Task requirements → Reproduce all of the data exactly.
━━━ Information supplied ━━━
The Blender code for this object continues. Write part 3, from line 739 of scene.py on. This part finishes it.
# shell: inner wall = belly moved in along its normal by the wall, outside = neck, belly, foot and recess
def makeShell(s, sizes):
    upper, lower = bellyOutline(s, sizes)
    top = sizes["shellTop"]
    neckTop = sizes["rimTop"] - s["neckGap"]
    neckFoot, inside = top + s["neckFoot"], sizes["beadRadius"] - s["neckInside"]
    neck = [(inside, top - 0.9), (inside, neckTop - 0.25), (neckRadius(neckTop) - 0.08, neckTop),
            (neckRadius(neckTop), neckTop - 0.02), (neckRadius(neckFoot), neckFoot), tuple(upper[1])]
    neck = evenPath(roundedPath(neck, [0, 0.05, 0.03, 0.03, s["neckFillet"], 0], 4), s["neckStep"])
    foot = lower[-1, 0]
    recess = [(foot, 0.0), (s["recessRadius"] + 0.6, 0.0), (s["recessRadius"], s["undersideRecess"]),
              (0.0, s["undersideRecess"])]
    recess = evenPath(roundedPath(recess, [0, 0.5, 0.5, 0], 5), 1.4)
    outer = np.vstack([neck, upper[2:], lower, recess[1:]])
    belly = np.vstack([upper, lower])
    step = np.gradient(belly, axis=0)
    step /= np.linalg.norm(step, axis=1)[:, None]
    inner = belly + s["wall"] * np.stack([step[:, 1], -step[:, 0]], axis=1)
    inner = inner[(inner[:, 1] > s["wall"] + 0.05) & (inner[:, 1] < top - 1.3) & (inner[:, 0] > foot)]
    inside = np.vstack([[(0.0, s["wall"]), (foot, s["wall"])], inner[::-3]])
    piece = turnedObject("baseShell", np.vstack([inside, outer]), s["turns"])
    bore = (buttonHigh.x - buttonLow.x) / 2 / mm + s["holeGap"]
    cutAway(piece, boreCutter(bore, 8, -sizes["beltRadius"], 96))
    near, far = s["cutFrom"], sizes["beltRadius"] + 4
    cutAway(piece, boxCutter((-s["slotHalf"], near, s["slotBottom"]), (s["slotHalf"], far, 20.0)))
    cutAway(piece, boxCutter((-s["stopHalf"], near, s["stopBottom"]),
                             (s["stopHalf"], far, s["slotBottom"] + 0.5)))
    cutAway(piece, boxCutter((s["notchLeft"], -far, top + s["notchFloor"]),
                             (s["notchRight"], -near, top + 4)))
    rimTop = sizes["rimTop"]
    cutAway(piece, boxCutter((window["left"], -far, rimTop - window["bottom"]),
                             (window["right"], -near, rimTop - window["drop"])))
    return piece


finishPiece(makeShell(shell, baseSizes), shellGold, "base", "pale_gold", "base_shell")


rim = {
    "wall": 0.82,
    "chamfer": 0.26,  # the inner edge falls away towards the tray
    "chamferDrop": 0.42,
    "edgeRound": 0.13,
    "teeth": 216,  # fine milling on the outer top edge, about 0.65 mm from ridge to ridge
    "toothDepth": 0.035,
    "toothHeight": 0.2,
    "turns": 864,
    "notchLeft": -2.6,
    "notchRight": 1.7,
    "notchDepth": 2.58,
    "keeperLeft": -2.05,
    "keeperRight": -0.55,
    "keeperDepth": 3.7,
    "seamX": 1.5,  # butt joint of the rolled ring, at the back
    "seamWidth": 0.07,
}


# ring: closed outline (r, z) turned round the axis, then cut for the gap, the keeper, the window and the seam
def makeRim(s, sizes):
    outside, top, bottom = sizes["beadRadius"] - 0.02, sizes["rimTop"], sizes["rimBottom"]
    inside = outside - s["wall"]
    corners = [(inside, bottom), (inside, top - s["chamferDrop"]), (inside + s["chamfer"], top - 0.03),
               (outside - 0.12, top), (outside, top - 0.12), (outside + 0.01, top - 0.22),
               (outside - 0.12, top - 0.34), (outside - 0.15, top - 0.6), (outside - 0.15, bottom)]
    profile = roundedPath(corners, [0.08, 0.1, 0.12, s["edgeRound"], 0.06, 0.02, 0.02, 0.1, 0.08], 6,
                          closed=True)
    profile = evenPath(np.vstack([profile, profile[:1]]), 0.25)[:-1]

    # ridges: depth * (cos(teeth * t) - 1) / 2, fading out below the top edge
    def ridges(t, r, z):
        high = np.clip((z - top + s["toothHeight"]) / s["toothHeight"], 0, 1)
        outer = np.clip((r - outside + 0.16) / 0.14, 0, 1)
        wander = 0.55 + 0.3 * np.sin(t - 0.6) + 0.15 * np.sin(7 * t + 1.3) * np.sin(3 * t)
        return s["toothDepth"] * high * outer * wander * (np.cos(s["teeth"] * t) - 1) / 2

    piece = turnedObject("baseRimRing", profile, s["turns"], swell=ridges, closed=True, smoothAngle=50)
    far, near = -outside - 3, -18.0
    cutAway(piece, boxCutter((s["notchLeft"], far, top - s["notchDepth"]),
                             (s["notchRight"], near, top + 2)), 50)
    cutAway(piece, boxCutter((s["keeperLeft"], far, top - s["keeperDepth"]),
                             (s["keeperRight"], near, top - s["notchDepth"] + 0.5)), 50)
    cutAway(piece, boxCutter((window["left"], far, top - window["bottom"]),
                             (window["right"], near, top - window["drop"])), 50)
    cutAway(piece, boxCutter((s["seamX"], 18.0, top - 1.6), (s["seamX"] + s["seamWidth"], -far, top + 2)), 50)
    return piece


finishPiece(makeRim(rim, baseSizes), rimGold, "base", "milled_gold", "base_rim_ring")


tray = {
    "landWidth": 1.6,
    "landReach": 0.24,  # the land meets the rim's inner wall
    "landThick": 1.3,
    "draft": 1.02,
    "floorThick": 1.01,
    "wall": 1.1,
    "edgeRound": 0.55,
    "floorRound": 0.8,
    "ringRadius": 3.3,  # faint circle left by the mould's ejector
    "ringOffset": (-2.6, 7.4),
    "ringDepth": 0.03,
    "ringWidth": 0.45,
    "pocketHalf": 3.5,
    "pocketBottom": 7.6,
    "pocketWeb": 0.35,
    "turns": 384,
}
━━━
Correct response →
The Blender code for this object continues. Write part 3, from line 739 of scene.py on. This part finishes it.
# shell: inner wall = belly moved in along its normal by the wall, outside = neck, belly, foot and recess
def makeShell(s, sizes):
    upper, lower = bellyOutline(s, sizes)
    top = sizes["shellTop"]
    neckTop = sizes["rimTop"] - s["neckGap"]
    neckFoot, inside = top + s["neckFoot"], sizes["beadRadius"] - s["neckInside"]
    neck = [(inside, top - 0.9), (inside, neckTop - 0.25), (neckRadius(neckTop) - 0.08, neckTop),
            (neckRadius(neckTop), neckTop - 0.02), (neckRadius(neckFoot), neckFoot), tuple(upper[1])]
    neck = evenPath(roundedPath(neck, [0, 0.05, 0.03, 0.03, s["neckFillet"], 0], 4), s["neckStep"])
    foot = lower[-1, 0]
    recess = [(foot, 0.0), (s["recessRadius"] + 0.6, 0.0), (s["recessRadius"], s["undersideRecess"]),
              (0.0, s["undersideRecess"])]
    recess = evenPath(roundedPath(recess, [0, 0.5, 0.5, 0], 5), 1.4)
    outer = np.vstack([neck, upper[2:], lower, recess[1:]])
    belly = np.vstack([upper, lower])
    step = np.gradient(belly, axis=0)
    step /= np.linalg.norm(step, axis=1)[:, None]
    inner = belly + s["wall"] * np.stack([step[:, 1], -step[:, 0]], axis=1)
    inner = inner[(inner[:, 1] > s["wall"] + 0.05) & (inner[:, 1] < top - 1.3) & (inner[:, 0] > foot)]
    inside = np.vstack([[(0.0, s["wall"]), (foot, s["wall"])], inner[::-3]])
    piece = turnedObject("baseShell", np.vstack([inside, outer]), s["turns"])
    bore = (buttonHigh.x - buttonLow.x) / 2 / mm + s["holeGap"]
    cutAway(piece, boreCutter(bore, 8, -sizes["beltRadius"], 96))
    near, far = s["cutFrom"], sizes["beltRadius"] + 4
    cutAway(piece, boxCutter((-s["slotHalf"], near, s["slotBottom"]), (s["slotHalf"], far, 20.0)))
    cutAway(piece, boxCutter((-s["stopHalf"], near, s["stopBottom"]),
                             (s["stopHalf"], far, s["slotBottom"] + 0.5)))
    cutAway(piece, boxCutter((s["notchLeft"], -far, top + s["notchFloor"]),
                             (s["notchRight"], -near, top + 4)))
    rimTop = sizes["rimTop"]
    cutAway(piece, boxCutter((window["left"], -far, rimTop - window["bottom"]),
                             (window["right"], -near, rimTop - window["drop"])))
    return piece


finishPiece(makeShell(shell, baseSizes), shellGold, "base", "pale_gold", "base_shell")


rim = {
    "wall": 0.82,
    "chamfer": 0.26,  # the inner edge falls away towards the tray
    "chamferDrop": 0.42,
    "edgeRound": 0.13,
    "teeth": 216,  # fine milling on the outer top edge, about 0.65 mm from ridge to ridge
    "toothDepth": 0.035,
    "toothHeight": 0.2,
    "turns": 864,
    "notchLeft": -2.6,
    "notchRight": 1.7,
    "notchDepth": 2.58,
    "keeperLeft": -2.05,
    "keeperRight": -0.55,
    "keeperDepth": 3.7,
    "seamX": 1.5,  # butt joint of the rolled ring, at the back
    "seamWidth": 0.07,
}


# ring: closed outline (r, z) turned round the axis, then cut for the gap, the keeper, the window and the seam
def makeRim(s, sizes):
    outside, top, bottom = sizes["beadRadius"] - 0.02, sizes["rimTop"], sizes["rimBottom"]
    inside = outside - s["wall"]
    corners = [(inside, bottom), (inside, top - s["chamferDrop"]), (inside + s["chamfer"], top - 0.03),
               (outside - 0.12, top), (outside, top - 0.12), (outside + 0.01, top - 0.22),
               (outside - 0.12, top - 0.34), (outside - 0.15, top - 0.6), (outside - 0.15, bottom)]
    profile = roundedPath(corners, [0.08, 0.1, 0.12, s["edgeRound"], 0.06, 0.02, 0.02, 0.1, 0.08], 6,
                          closed=True)
    profile = evenPath(np.vstack([profile, profile[:1]]), 0.25)[:-1]

    # ridges: depth * (cos(teeth * t) - 1) / 2, fading out below the top edge
    def ridges(t, r, z):
        high = np.clip((z - top + s["toothHeight"]) / s["toothHeight"], 0, 1)
        outer = np.clip((r - outside + 0.16) / 0.14, 0, 1)
        wander = 0.55 + 0.3 * np.sin(t - 0.6) + 0.15 * np.sin(7 * t + 1.3) * np.sin(3 * t)
        return s["toothDepth"] * high * outer * wander * (np.cos(s["teeth"] * t) - 1) / 2

    piece = turnedObject("baseRimRing", profile, s["turns"], swell=ridges, closed=True, smoothAngle=50)
    far, near = -outside - 3, -18.0
    cutAway(piece, boxCutter((s["notchLeft"], far, top - s["notchDepth"]),
                             (s["notchRight"], near, top + 2)), 50)
    cutAway(piece, boxCutter((s["keeperLeft"], far, top - s["keeperDepth"]),
                             (s["keeperRight"], near, top - s["notchDepth"] + 0.5)), 50)
    cutAway(piece, boxCutter((window["left"], far, top - window["bottom"]),
                             (window["right"], near, top - window["drop"])), 50)
    cutAway(piece, boxCutter((s["seamX"], 18.0, top - 1.6), (s["seamX"] + s["seamWidth"], -far, top + 2)), 50)
    return piece


finishPiece(makeRim(rim, baseSizes), rimGold, "base", "milled_gold", "base_rim_ring")


tray = {
    "landWidth": 1.6,
    "landReach": 0.24,  # the land meets the rim's inner wall
    "landThick": 1.3,
    "draft": 1.02,
    "floorThick": 1.01,
    "wall": 1.1,
    "edgeRound": 0.55,
    "floorRound": 0.8,
    "ringRadius": 3.3,  # faint circle left by the mould's ejector
    "ringOffset": (-2.6, 7.4),
    "ringDepth": 0.03,
    "ringWidth": 0.45,
    "pocketHalf": 3.5,
    "pocketBottom": 7.6,
    "pocketWeb": 0.35,
    "turns": 384,
}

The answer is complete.